True, but the goal is remove the unintended cheating from shoulder-surf (or stream snipe) by watching everyone streaming the same game. As soon as someone dies, it does come back to "did you see who?" and the victim would already know who it was if they were watching carefully.
Especially from spectators to the stream. For the streamer, they can hide their twitch/youtube chat while they play so they're not tempted, but they can't keep people from watching multiple streams to sus out who the impostors are just by looking at the names on top of the characters or the voting screen.
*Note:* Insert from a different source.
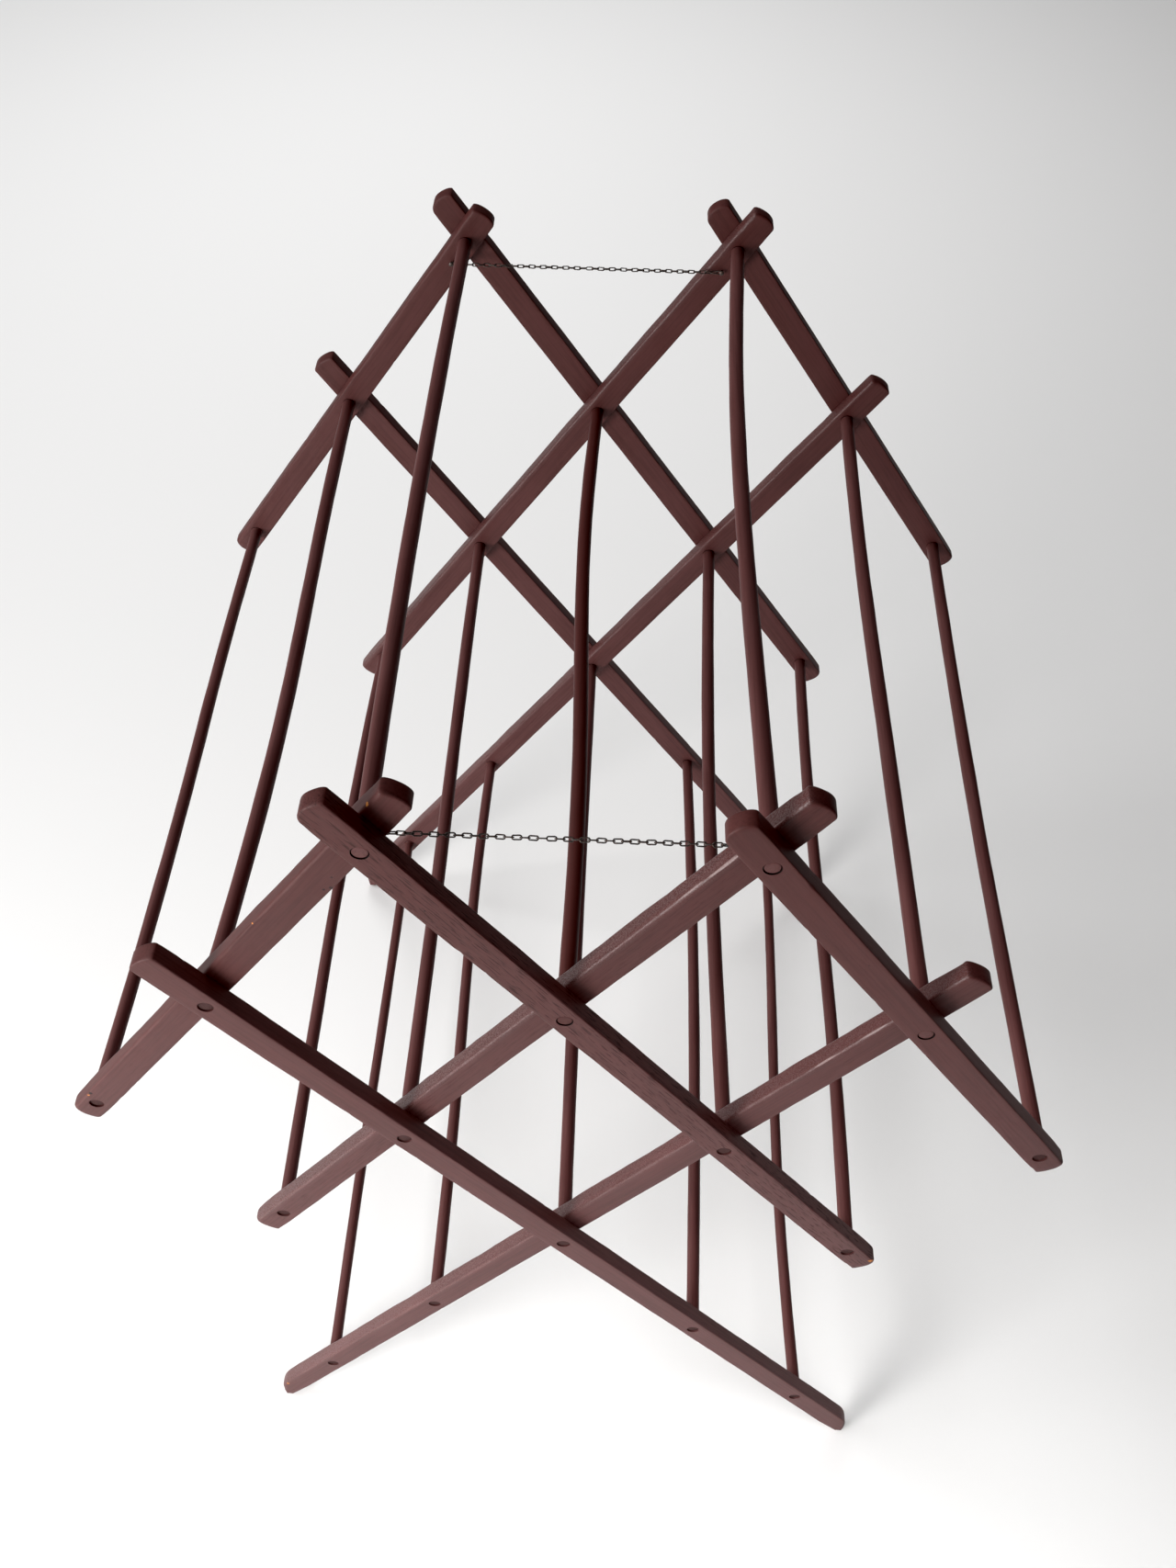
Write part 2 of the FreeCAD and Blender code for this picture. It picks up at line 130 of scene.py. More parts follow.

I was watching one set of twitch streams the other day, and it's like within a minute people in the other chat windows are already going "it's (other streamer)". So the idea here is to make sniping the stream unreliable.
Another way to accomplish the same thing, albeit requires a lot of effort on the part of the developer, would be to generate a "camera" and "microphone" output from the game and the streamer can then map their microphone through the game through discord or OBS or however way they want to stream it, and just send an alternate image/audio during the parts that would spoil the game. Like a greyscale mosaic over dead bodies. Creating a second copy of the game to run that just relays the info without the spoiler data is easier for streamers to understand IMO.
While I think the audio unintended cheating/self-spoiling is a problem, at least when you play with people you know, on twitch, that can be rectified by having someone controlling the mute buttons that's watching the stream but not participating.